[EXCERPTED RECORDS]
....

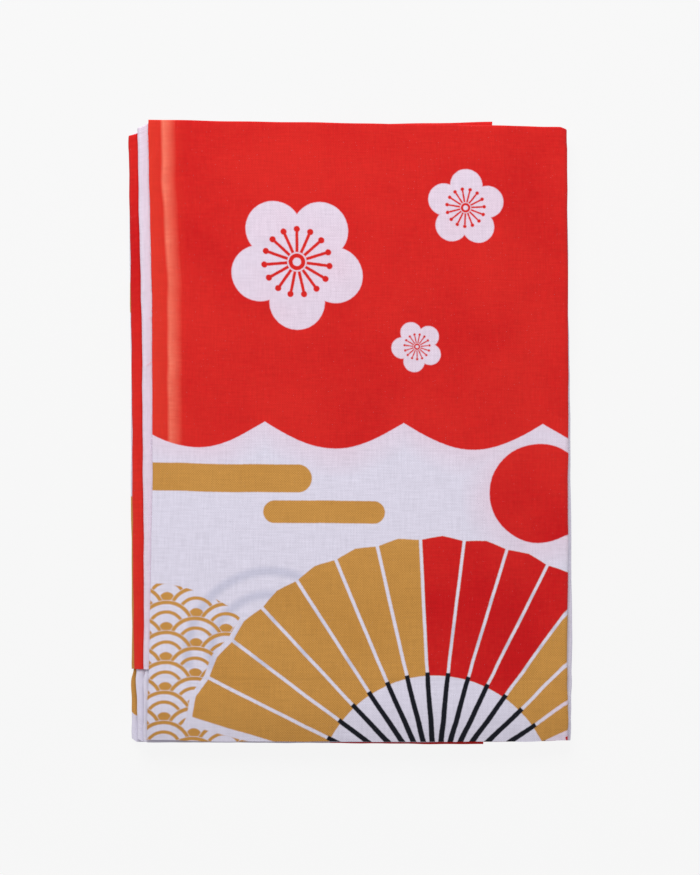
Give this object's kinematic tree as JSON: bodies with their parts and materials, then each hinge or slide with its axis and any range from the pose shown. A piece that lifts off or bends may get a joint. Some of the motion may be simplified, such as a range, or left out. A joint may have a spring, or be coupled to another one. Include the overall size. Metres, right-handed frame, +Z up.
{
  "type": "tenugui towel",
  "caption": "Thin printed cotton hand towel, doubled along its width and folded flat into a layered rectangle, with raw-cut ends.",
  "frame": {"origin": "middle of the underside of the folded towel", "axes": "+X to the right across the panels, +Y from the free selvedges up to the crease, +Z up out of the face"},
  "size_m": [0.1334, 0.1878, 0.0088],
  "materials": {
    "cotton": "printed plain-weave cotton, matt"
  },
  "bodies": {
    "root": {"towel_cloth": "cotton"}
  },
  "joints": []
}
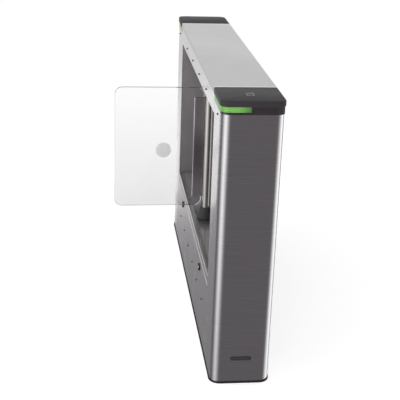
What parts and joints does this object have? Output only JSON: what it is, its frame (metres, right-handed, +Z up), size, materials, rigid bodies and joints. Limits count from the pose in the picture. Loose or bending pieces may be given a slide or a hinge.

....

[EXERCISE GOAL]
Gather up every line in the data above that contains the word "joints", copying each one.

[FINAL RESULT]
  "joints": []
What parts and joints does this object have? Output only JSON: what it is, its frame (metres, right-handed, +Z up), size, materials, rigid bodies and joints. Limits count from the pose in the picture. Loose or bending pieces may be given a slide or a hinge.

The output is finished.